» **Exercise task**:
Which lines come from the start of the records through the line that holds "The operator's settings."? Write them out word for word.

[Begin Available records]

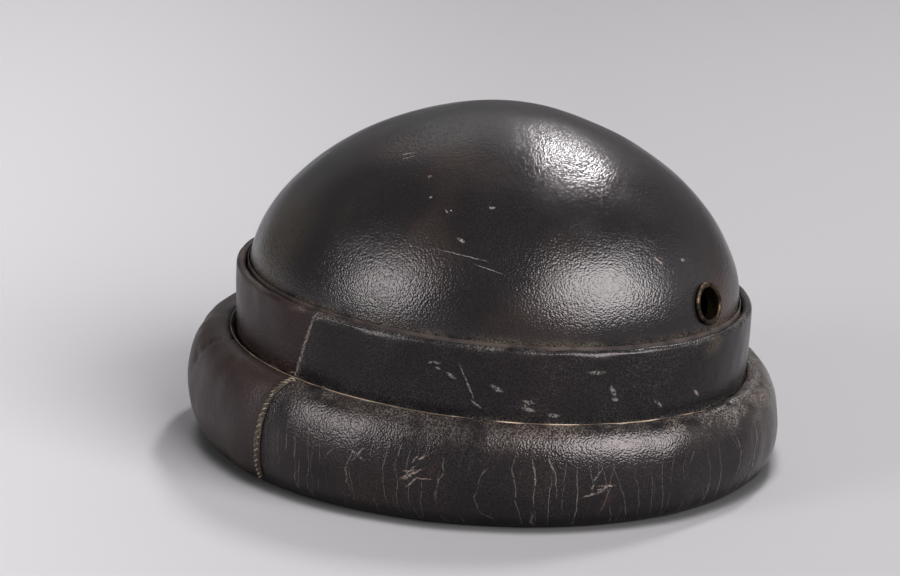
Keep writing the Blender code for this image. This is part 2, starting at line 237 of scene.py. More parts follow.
def sew_up(piece: Object, crease_deg: float = 50.0) -> None:
    """Merges doubles, closes open ends, turns the faces outwards and shades the piece smooth."""
    only(piece)
    bpy.ops.object.mode_set(mode="EDIT")
    bpy.ops.mesh.select_mode(type="VERT")
    bpy.ops.mesh.select_all(action="SELECT")
    bpy.ops.mesh.remove_doubles(threshold=0.002 * MM)
    bpy.ops.mesh.select_all(action="DESELECT")
    bpy.ops.mesh.select_non_manifold(extend=False, use_wire=False, use_multi_face=False)
    bpy.ops.mesh.fill_holes(sides=0)
    bpy.ops.mesh.select_all(action="SELECT")
    bpy.ops.mesh.normals_make_consistent(inside=False)
    bpy.ops.object.mode_set(mode="OBJECT")
    bpy.ops.object.shade_smooth_by_angle(angle=math.radians(crease_deg))


def primitive(add: Callable, name: str, **settings: object) -> Object:
    """Adds one of Blender's own objects while nothing else is selected.

    Args:
        add: The operator that adds it.
        name: The object's name.
        **settings: The operator's settings.

    Returns:
        The new object.
    """
    bpy.ops.object.select_all(action="DESELECT")
    add(**settings)
    made = bpy.context.object
    made.name = name
    return made


def shaped(piece: Object, points: np.ndarray, layers: dict[str, np.ndarray], cell: tuple) -> Object:
    """Draws a piece's vertices out to a grid of points.

    Args:
        piece: The piece, still a plain primitive.
        points: Rows and columns of x, y and z.
        layers: Values to paint, with the same rows and columns.
        cell: Each vertex's row and its column in the grid.

    Returns:
        The piece, sewn up.
    """
    write_points(piece, points[cell])
    for layer, values in layers.items():
        paint(piece, layer, values[cell])
    sew_up(piece)
    return piece


def ring_piece(name: str, points: np.ndarray, layers: dict[str, np.ndarray]) -> Object:
    """Shapes a torus into a closed ring.

    Args:
        name: The piece's name.
        points: Stations round the ring by points round each section, with x, y and z.
        layers: Values to paint, with the same two counts.

    Returns:
        The new piece, sewn up.
    """
    stations, around = points.shape[:2]
    torus = {"major_segments": stations, "minor_segments": around, "major_radius": 1.0, "minor_radius": 0.25}
    ring = primitive(bpy.ops.mesh.primitive_torus_add, name, **torus)
    start = read_points(ring)
    bearing = np.arctan2(-start[:, 0], -start[:, 1])
    turn = np.arctan2(start[:, 2], np.hypot(start[:, 0], start[:, 1]) - 1.0)
    station = np.rint(bearing / math.tau * stations).astype(int) % stations
    place = np.rint(turn / math.tau * around).astype(int) % around
    return shaped(ring, points, layers, (station, place))


def strip_piece(name: str, points: np.ndarray, layers: dict[str, np.ndarray]) -> Object:
    """Rolls a flat grid into a strip with a closed section and two closed ends.

    Args:
        name: The piece's name.
        points: Stations along the strip by points round each section, with x, y and z.
        layers: Values to paint, with the same two counts.

    Returns:
        The new piece, sewn up.
    """
    stations, around = points.shape[:2]
    grid = {"x_subdivisions": stations - 1, "y_subdivisions": around, "size": 2.0}
    strip = primitive(bpy.ops.mesh.primitive_grid_add, name, **grid)
    start = read_points(strip)
    station = np.rint(0.5 * (start[:, 0] + 1.0) * (stations - 1)).astype(int)
    place = np.rint(0.5 * (start[:, 1] + 1.0) * around).astype(int) % around
    return shaped(strip, points, layers, (station, place))


def grid_normals(points: np.ndarray) -> np.ndarray:
    """Normals of a closed ring's grid of points.

    Args:
        points: Stations round the ring by points round each section, with x, y and z.

    Returns:
        Unit normals that point out of the sections.
    """
    along = np.roll(points, -1, axis=0) - np.roll(points, 1, axis=0)
    around = np.roll(points, -1, axis=1) - np.roll(points, 1, axis=1)
    normal = np.cross(along, around)
    normal /= np.maximum(np.linalg.norm(normal, axis=-1, keepdims=True), 1e-12)
    middle = points.mean(axis=1, keepdims=True)
    if ((points - middle) * normal).sum() < 0.0:
        normal = -normal
    return normal


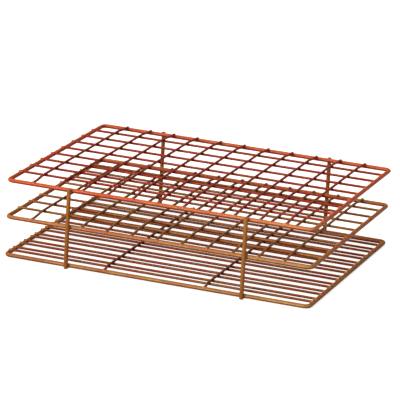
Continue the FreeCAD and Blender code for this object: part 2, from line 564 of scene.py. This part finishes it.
thin_radius = THIN_WIRE / 2
heavy_radius = HEAVY_WIRE / 2
top_frame_low, top_frame_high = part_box("top_frame")
frame_z = (top_frame_low.z + top_frame_high.z) / 2
long_z = (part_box("top_long_wire_1")[0].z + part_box("top_long_wire_1")[1].z) / 2
riding_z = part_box("top_cross_wire_1")[1].z - thin_radius
FRAME_WELD_DEPTH = heavy_radius + thin_radius - (long_z - frame_z)
GRID_WELD_DEPTH = THIN_WIRE - (riding_z - long_z)
frame_side_x = top_frame_high.x - heavy_radius
frame_side_y = top_frame_high.y - heavy_radius
UPRIGHT_WELD_DEPTH = HEAVY_WIRE - (abs(upright_places[0][1]) - frame_side_y)

# each kind of web is made three times, from scant to full
CROSSING_SPREADS = (0.0009, 0.0011, 0.0013)
CROSSING_REACH = 0.0026
END_SPREADS = (0.0012, 0.0014, 0.0017)
END_REACH = 0.0032
crossing_webs = []
for spread in CROSSING_SPREADS:
    crossing_webs.append(weld_web(thin_radius, thin_radius, GRID_WELD_DEPTH, spread, CROSSING_REACH))
end_webs = []
for spread in END_SPREADS:
    past_frame = LONG_END - frame_side_x
    web = weld_web(heavy_radius, thin_radius, FRAME_WELD_DEPTH, spread, END_REACH, upper_end=past_frame)
    end_webs.append(web)
UPRIGHT_SPREAD = 0.0020
UPRIGHT_REACH = 0.0042
upright_low, upright_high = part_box("upright_front_left")

ALONG_X, ALONG_Y, ALONG_Z = Vector((1, 0, 0)), Vector((0, 1, 0)), Vector((0, 0, 1))
dip = random.Random(31)
long_lines = []
for number in range(1, LONG_WIRES + 1):
    low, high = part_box("top_long_wire_" + str(number))
    long_lines.append((low.y + high.y) / 2)
# the welds' crown colour is a lighter painted highlight than on the wires
TOP_WELD_COAT = dict(TOP_HEAVY_COAT, Coat=(0.440, 0.060, 0.017, 1), Highlight=(0.500, 0.105, 0.036, 1))
LOWER_WELD_COAT = dict(MIDDLE_HEAVY_COAT, Coat=(0.330, 0.090, 0.021, 1), Highlight=(0.400, 0.140, 0.038, 1))
for tier, count, lines, crossing_coat, end_coat, slot in (
    ("bottom", BOTTOM_CROSS_WIRES, support_lines, BOTTOM_THIN_COAT, LOWER_WELD_COAT, "lower_tier_coating"),
    ("middle", GRID_CROSS_WIRES, long_lines, MIDDLE_THIN_COAT, LOWER_WELD_COAT, "lower_tier_coating"),
    ("top", GRID_CROSS_WIRES, long_lines, TOP_THIN_COAT, TOP_WELD_COAT, "top_tier_coating"),
):
    tier_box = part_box(tier + "_frame")
    level = (tier_box[0].z + tier_box[1].z) / 2
    crossing_skin = bmesh.new()
    end_skin = bmesh.new()
    end_weld_z = level + heavy_radius - FRAME_WELD_DEPTH / 2
    crossing_z = level + (long_z - frame_z) + thin_radius - GRID_WELD_DEPTH / 2
    for number in range(1, count + 1):
        low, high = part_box(tier + "_cross_wire_" + str(number))
        x = (low.x + high.x) / 2
        for y in lines:
            where = Vector((x, y, crossing_z))
            lay_web(crossing_skin, dip.choice(crossing_webs), where, ALONG_X, ALONG_Y, ALONG_Z)
        for side in (-1, 1):
            where = Vector((x, side * frame_side_y, end_weld_z))
            lay_web(end_skin, dip.choice(end_webs), where, ALONG_X, side * ALONG_Y, ALONG_Z)
    for y in lines:
        for side in (-1, 1):
            where = Vector((side * frame_side_x, y, end_weld_z))
            lay_web(end_skin, dip.choice(end_webs), where, ALONG_Y, side * ALONG_X, ALONG_Z)
    for place_name, skin, coat in (("crossing", crossing_skin, crossing_coat), ("end", end_skin, end_coat)):
        webs = mesh_piece(tier + "_" + place_name + "_welds", skin)
        webs.data.materials.append(coated_steel(tier + "_" + place_name + "_weld_coat", coat))

skin = bmesh.new()
for tier in ("bottom", "middle", "top"):
    tier_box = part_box(tier + "_frame")
    level = (tier_box[0].z + tier_box[1].z) / 2
    to_end = ALONG_Z
    past_weld = upright_high.z - level
    if tier == "bottom":
        to_end = -ALONG_Z
        past_weld = level - upright_low.z
    depth = UPRIGHT_WELD_DEPTH
    web = weld_web(heavy_radius, heavy_radius, depth, UPRIGHT_SPREAD, UPRIGHT_REACH, upper_end=past_weld)
    for x, y in upright_places:
        side = math.copysign(1, y)
        where = Vector((x, side * (frame_side_y + heavy_radius - UPRIGHT_WELD_DEPTH / 2), level))
        lay_web(skin, web, where, ALONG_X, to_end, side * ALONG_Y)
upright_webs = mesh_piece("upright_welds", skin)
upright_webs.data.materials.append(upright_coat)


# ---------------------------------------------------------------------------------------------
# The studio: a pale seamless floor that shows white and throws a warm bounce up onto the wires,
# a low soft light from the front left, a broader one from above, a weak one from behind and
# slightly warm light from all round. The camera looks from the front right.
# ---------------------------------------------------------------------------------------------

FLOOR_HALF = 6.0
floor_mesh = bpy.data.meshes.new("floor")
floor_corners = [(-1, -1), (1, -1), (1, 1), (-1, 1)]
floor_mesh.from_pydata([(x * FLOOR_HALF, y * FLOOR_HALF, 0) for x, y in floor_corners], [], [(0, 1, 2, 3)])
floor = bpy.data.objects.new("floor", floor_mesh)
bpy.context.collection.objects.link(floor)
floor_paint = bpy.data.materials.new("pale_floor")
floor_paint.use_nodes = True
floor_tree = floor_paint.node_tree
floor_surface = floor_tree.nodes["Principled BSDF"].inputs
floor_surface["Base Color"].default_value = (0.80, 0.69, 0.63, 1)
floor_surface["Roughness"].default_value = 0.9
floor_surface["Emission Color"].default_value = (1.0, 0.985, 0.98, 1)
seen_directly = place(floor_tree, "ShaderNodeLightPath", {}).outputs["Is Camera Ray"]
floor_tree.links.new(times(floor_tree, seen_directly, 0.72), floor_surface["Emission Strength"])
floor_mesh.materials.append(floor_paint)


def broad_light(name, azimuth, elevation, spread, strength):
    """Light from far off, from one side and height, as soft as a lamp that fills `spread` degrees."""
    light = bpy.data.lights.new(name, "SUN")
    light.energy = strength
    light.angle = math.radians(spread)
    lamp = bpy.data.objects.new(name, light)
    lamp.rotation_mode = "XYZ"
    lamp.rotation_euler = (math.radians(90 - elevation), 0, math.radians(azimuth))
    bpy.context.collection.objects.link(lamp)


broad_light("front_light", -20, 15, 30, 3.1)
broad_light("overhead_light", -40, 62, 90, 1.4)
broad_light("back_light", 170, 55, 60, 0.55)

world = bpy.data.worlds.new("studio_air")
world.use_nodes = True
world.node_tree.nodes["Background"].inputs["Color"].default_value = (1.0, 0.86, 0.74, 1)
world.node_tree.nodes["Background"].inputs["Strength"].default_value = 0.25
bpy.context.scene.world = world
bpy.context.scene.view_settings.view_transform = "Standard"

CAMERA_AIM = Vector((-0.0056, 0.0114, 0.0448))
CAMERA_AZIMUTH = math.radians(20.43)
CAMERA_ELEVATION = math.radians(16.59)
CAMERA_ROLL = math.radians(3.18)
CAMERA_DISTANCE = 2.669
camera_data = bpy.data.cameras.new("camera")
camera_data.lens = 260.1
camera = bpy.data.objects.new("camera", camera_data)
bpy.context.collection.objects.link(camera)
backward = Vector((
    math.sin(CAMERA_AZIMUTH) * math.cos(CAMERA_ELEVATION),
    -math.cos(CAMERA_AZIMUTH) * math.cos(CAMERA_ELEVATION),
    math.sin(CAMERA_ELEVATION),
))
camera.rotation_mode = "QUATERNION"
level_view = (-backward).to_track_quat("-Z", "Y")
camera.rotation_quaternion = level_view @ Matrix.Rotation(CAMERA_ROLL, 3, "Z").to_quaternion()
camera.location = CAMERA_AIM + backward * CAMERA_DISTANCE
bpy.context.scene.camera = camera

[End Available records]

» **The answer**:
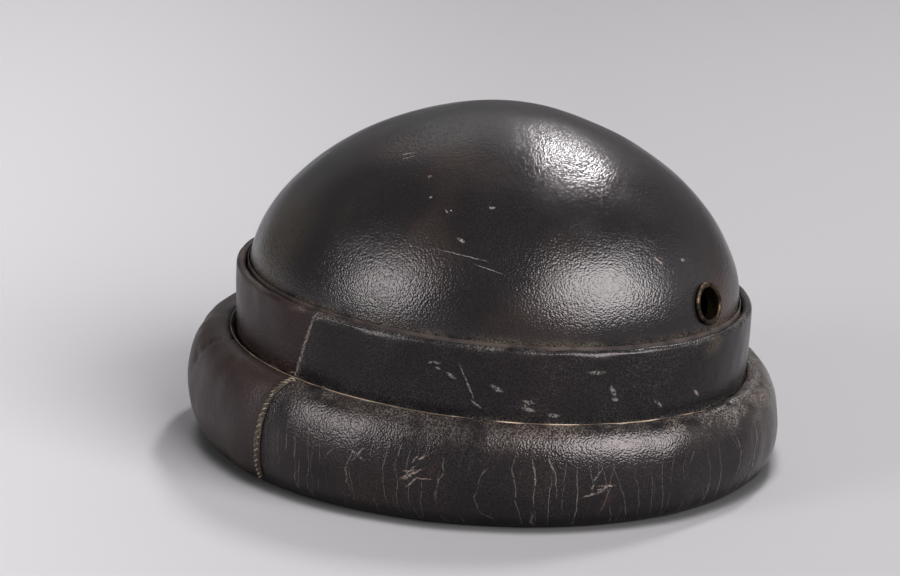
Keep writing the Blender code for this image. This is part 2, starting at line 237 of scene.py. More parts follow.
def sew_up(piece: Object, crease_deg: float = 50.0) -> None:
    """Merges doubles, closes open ends, turns the faces outwards and shades the piece smooth."""
    only(piece)
    bpy.ops.object.mode_set(mode="EDIT")
    bpy.ops.mesh.select_mode(type="VERT")
    bpy.ops.mesh.select_all(action="SELECT")
    bpy.ops.mesh.remove_doubles(threshold=0.002 * MM)
    bpy.ops.mesh.select_all(action="DESELECT")
    bpy.ops.mesh.select_non_manifold(extend=False, use_wire=False, use_multi_face=False)
    bpy.ops.mesh.fill_holes(sides=0)
    bpy.ops.mesh.select_all(action="SELECT")
    bpy.ops.mesh.normals_make_consistent(inside=False)
    bpy.ops.object.mode_set(mode="OBJECT")
    bpy.ops.object.shade_smooth_by_angle(angle=math.radians(crease_deg))


def primitive(add: Callable, name: str, **settings: object) -> Object:
    """Adds one of Blender's own objects while nothing else is selected.

    Args:
        add: The operator that adds it.
        name: The object's name.
        **settings: The operator's settings.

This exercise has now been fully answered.